I read an article lately describing how an author deliberately submitted a best selling novel to the big houses and was rejected every time--even by the house that had originally published the book. He was told that his writing had certain resemblances to the authentic author, but wasn't something they could take a chance on.

That's how hard it is.

It isn't easy to get accepted by a small publishing house, but it is doable if you believe in yourself enough to be persistent and keep sending out that query letter. With a smaller house, you have more imput in cover design and they will put more effort in promoting a niche book than the big houses will. It also doesn't take as long from acceptance to holding the book in your hand.

But--you are less likely to see your book in a bookstore window display. This is a drawback, because authors are still being discovered by people browsing the shelves and thumbing through books with a cover that screams, "Open me!" 

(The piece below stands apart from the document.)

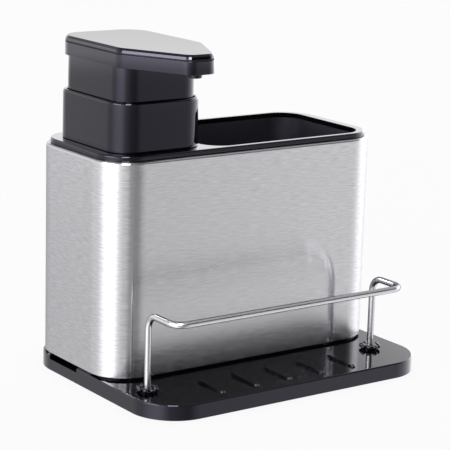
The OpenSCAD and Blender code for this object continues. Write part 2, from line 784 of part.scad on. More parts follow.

In self-publishing, you do have complete control of your book--and all the responsibility. Trish recommended spending the money for a professional editor and professional cover design. Your book should be comparable in quality to a book released by Random House or Simon and Schuster. Because, guess what? If a reader buys a sloppily plotted and edited book, she will never buy a book written by that author again.

I've been delighted with my small, independent publisher, Draumr Publishing. They published "Angels Unaware" in the summer of 2010, and "The Lunch Club" will be released June 30 of this year.

If that isn't a definition of a dream come true, I don't know what is.